Proof of Claim Petition Made Easy

Proof of Claim Petition Made Easy

As it officially known by the U.S. Bankruptcy
Court system, the B-10 proof of claim petition is one of the more complex
documents in the bankruptcy court roster
. As a matter of fact, it even includes a glossary of terms.
Probably the most critical piece of information to be listed in the proof of
claim form is the amount of the claim at the time of filing.
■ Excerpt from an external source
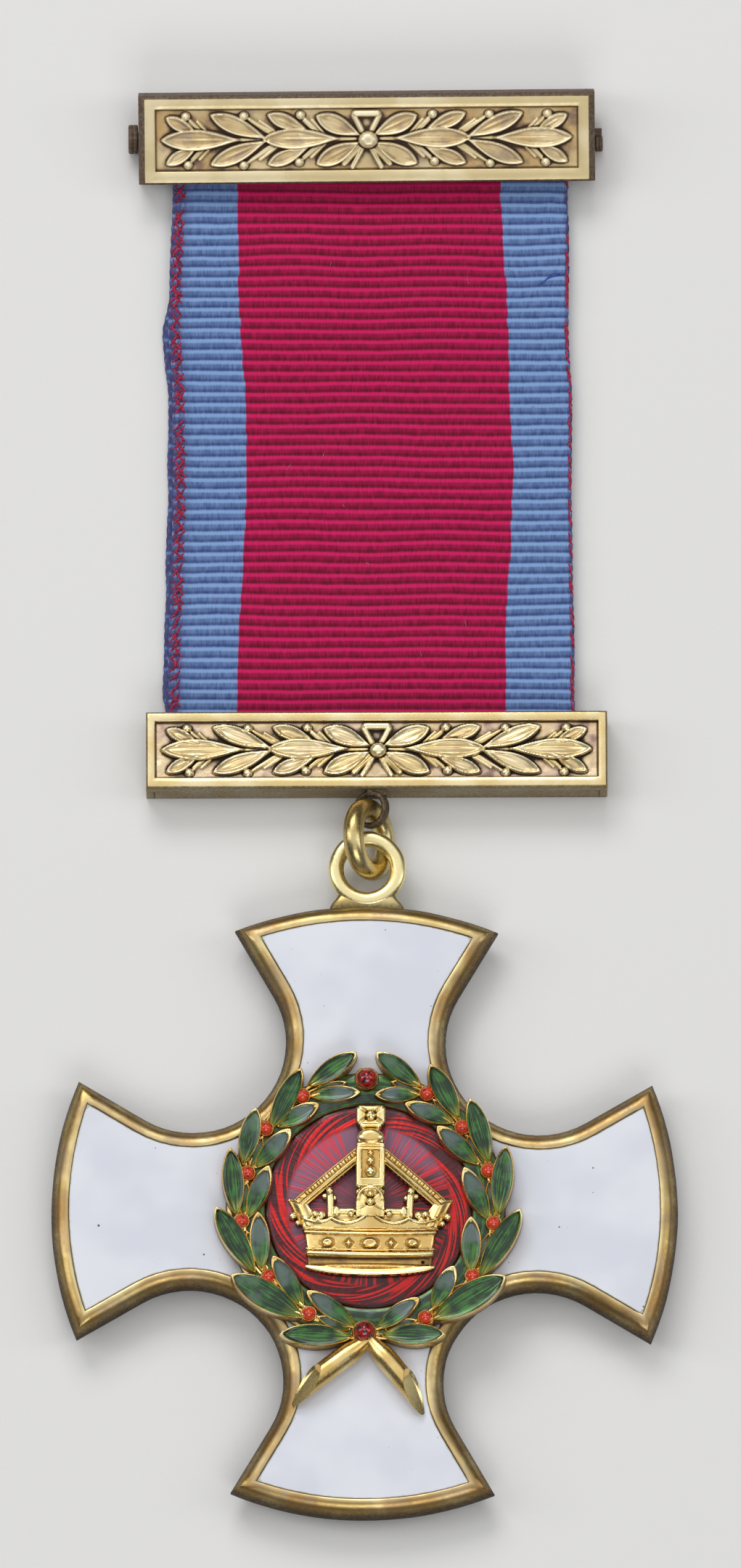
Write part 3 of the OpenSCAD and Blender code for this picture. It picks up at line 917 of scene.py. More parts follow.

Of course, it goes
without saying that this datum should be accurate and listed in good faith.

 

Another important detail to be factored into
the proof of claim is the “basis for claim” of the creditors.
This means that a lender must disclose how exactly the debt was incurred and
show discretion as to what information may be considered sensitive
, and therefore, should be at least blacked out in copies.

         

The proof of claim form also gives
credence to creditors’ claims secured against one of the debtor’s assets and
certain “priority claims.” Almost always, a correctly
completed proof of claim is needed for the officers of the court to
dignify creditors with a recognition of their ability to collect at least a
portion of the funds owed them according to the original debtor-creditor agreement.
Depending on the discretion of the court, however, in some cases claims may be
accepted without the preferred submission of the proof of claim form,
provided the appeal is signed in writing by the creditor and reflects a genuine
claim of theirs. By no means does this imply that lenders should bank on their
ability to not file their documents correctly, though.